Picture: REUTERS
Picture: REUTERS

Financial services group Old Mutual will unbundle its majority interest in Nedbank in mid-October in a final step of what it calls a managed separation process.

Old Mutual said in a statement on Wednesday that the majority of its 52% interest in Nedbank will be distributed to its shareholders, leaving it with a 19.9% interest in the banking group.

Old Mutual said the unbundling is in the best interest of the shareholders as it will allow investors to participate in the substantially different investment cases of Old Mutual and Nedbank; provide a substantial return of capital to Old Mutual shareholders; as well as support the efficient allocation of capital and underpin mutually beneficial arm’s length commercial arrangements through the retention of a minority stake of 19.9% in Nedbank in the group’s shareholder funds.

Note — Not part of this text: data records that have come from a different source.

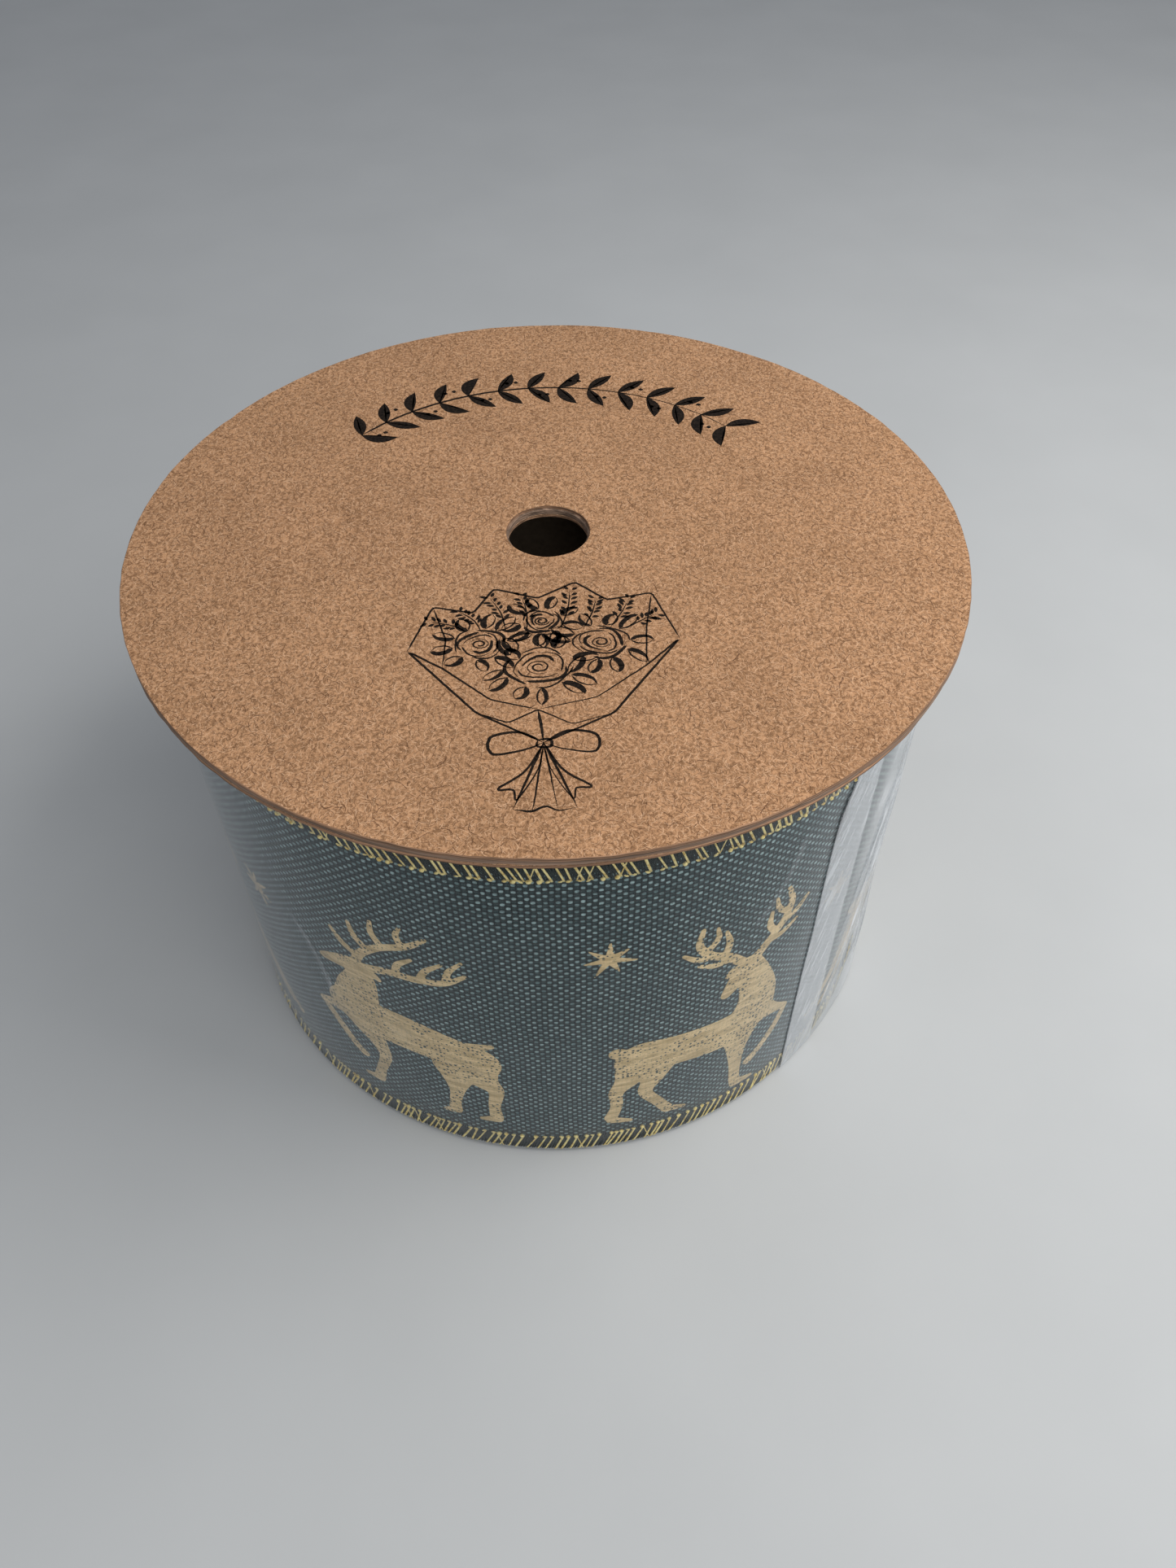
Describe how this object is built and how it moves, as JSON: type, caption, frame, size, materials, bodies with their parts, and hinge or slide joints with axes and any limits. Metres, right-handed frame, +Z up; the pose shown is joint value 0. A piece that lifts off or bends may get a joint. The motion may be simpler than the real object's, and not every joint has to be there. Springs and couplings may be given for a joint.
{
  "type": "ribbon spool",
  "caption": "Wired ribbon wound on a paper tube between a wide kraft disc and a thin base disc, with a clear film band round the roll, for gift wrapping.",
  "frame": {"origin": "centre of the base disc's underside, on the surface that the spool stands on", "axes": "+Z up along the spool's axis, through the rod hole; -Y towards the front, where the printed bouquet is"},
  "size_m": [0.097, 0.097, 0.0671],
  "materials": {
    "printed_kraft": "uncoated, speckled with fibres",
    "board": "raw cut edge",
    "plain_kraft": "uncoated",
    "tube_paper": "raw paper",
    "glue": "waxy",
    "ribbon_cloth": "plain weave, soft sheen",
    "foil_print": "printed pale gold, speckled",
    "stitching": "dark overlock thread crossed by gold yarn",
    "gold_yarn": "metallic yarn",
    "edge_wire": "bare drawn wire",
    "clear_film": "clear, glossy",
    "print_ink": "flat black ink"
  },
  "bodies": {
    "spool": {"top_cover_disc": "printed_kraft", "top_board_disc": "board", "top_liner_disc": "plain_kraft", "core_tube": "tube_paper", "top_glue_ring": "glue", "base_glue_ring": "glue", "base_disc": "plain_kraft"},
    "ribbon_roll": {"ribbon_web": "ribbon_cloth", "top_edge_stitching": "stitching", "bottom_edge_stitching": "stitching", "top_edge_wire": "edge_wire", "bottom_edge_wire": "edge_wire", "film_sleeve": "clear_film"}
  },
  "joints": [
    {"name": "roll_turn", "type": "hinge", "parent": "spool", "child": "ribbon_roll", "pos_m": [0, 0, 0.03235], "axis": [0, 0, 1], "continuous": true}
  ]
}
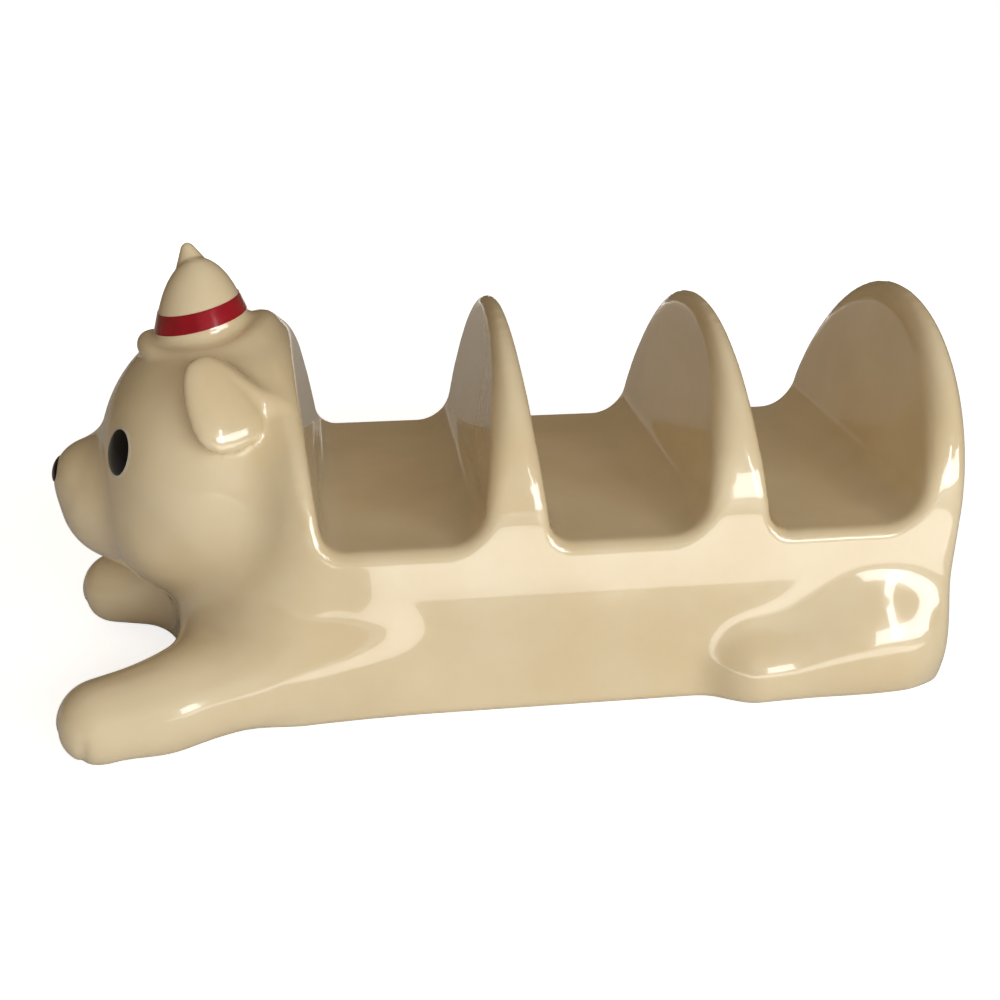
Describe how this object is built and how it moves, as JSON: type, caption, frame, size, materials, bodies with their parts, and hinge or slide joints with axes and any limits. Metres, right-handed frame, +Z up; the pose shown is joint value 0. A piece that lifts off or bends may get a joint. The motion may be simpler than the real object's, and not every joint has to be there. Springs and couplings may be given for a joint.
{
  "type": "taco holder",
  "caption": "Glazed ceramic taco holder in the form of a lying dog with a small pointed hat; arched dividers across its back form open slots for tacos.",
  "frame": {"origin": "on the table, under the centre of the bounding box", "axes": "+X from the head towards the rump, +Z up, so that the side the picture shows faces -Y"},
  "size_m": [0.2711, 0.1448, 0.1293],
  "materials": {
    "cream_glaze": "glossy warm cream glaze with painted black eyes and nose and a red hat band"
  },
  "bodies": {
    "root": {"taco_holder": "cream_glaze"}
  },
  "joints": []
}
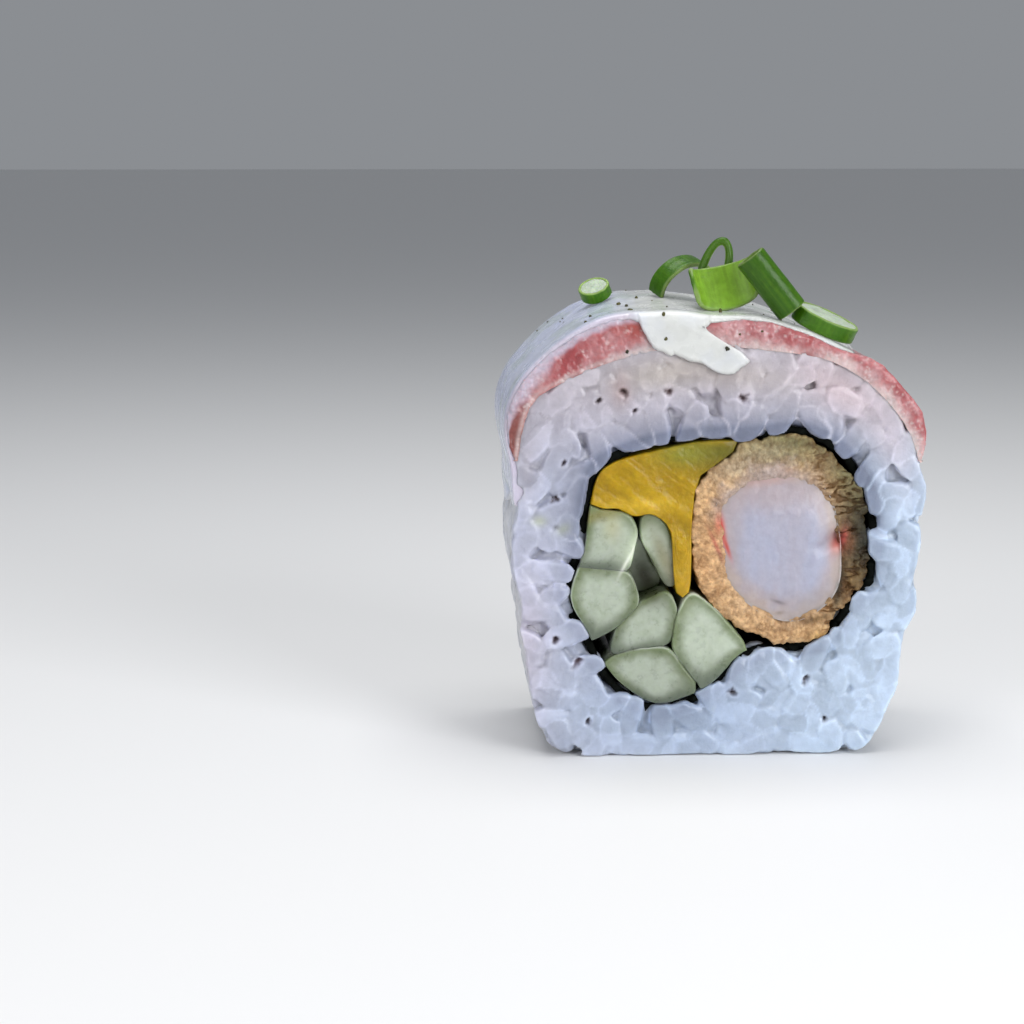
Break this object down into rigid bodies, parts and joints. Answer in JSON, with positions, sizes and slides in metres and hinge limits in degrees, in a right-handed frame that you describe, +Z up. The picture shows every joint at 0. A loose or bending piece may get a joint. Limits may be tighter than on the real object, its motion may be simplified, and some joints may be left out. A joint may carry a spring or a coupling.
{
  "type": "tiger roll",
  "caption": "Slice of inside-out sushi roll with prawn, mango and cucumber in nori and rice, under tuna, herb cream and spring onion.",
  "frame": {"origin": "middle of the flat patch of rice that the slice stands on", "axes": "+Z up, Y along the roll's axis with the front cut facing -Y, X across the roll"},
  "size_m": [0.0489, 0.0261, 0.0587],
  "materials": {
    "rice": "moist translucent white grains",
    "nori": "nearly black seaweed sheet",
    "batter": "crisp golden crumb",
    "prawn": "cooked prawn meat, lilac white with red streaks",
    "mango": "ripe golden fruit flesh",
    "cucumber": "wet pale green flesh",
    "tuna": "raw pink-red fish",
    "cream": "white sauce with herb and pepper specks",
    "onion": "fresh green leaf, pale inside"
  },
  "bodies": {
    "root": {"rice": "rice", "nori": "nori", "batter": "batter", "prawn": "prawn", "mango": "mango", "cucumber_top_left": "cucumber", "cucumber_left": "cucumber", "cucumber_thin": "cucumber", "cucumber_short": "cucumber", "cucumber_middle": "cucumber", "cucumber_right": "cucumber", "cucumber_bottom": "cucumber", "tuna": "tuna", "cream": "cream", "onion_arch": "onion", "onion_loop": "onion", "onion_scoop": "onion", "onion_tube": "onion", "onion_ring_right": "onion", "onion_ring_left": "onion"}
  },
  "joints": []
}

For every 100 Old Mutual shares held, shareholders will receive 3.21176 Nedbank shares. 

Based on Nedbank’s share price on the last date of the unbundling, total distribution to Old Mutual shareholders will be R43.2bn, according to the statement.

Old Mutual, which houses the core emerging-market businesses, listed on the JSE in June, as part of the managed separation process. The emerging-market segment has insurance and asset-management businesses, predominantly in Africa, under its wing. 

Old Mutual’s wealth business, Quilter, listed in London, with its secondary inward listing on the JSE, in June. Quilter provides investment advice and investment platforms to about 900,000 customers.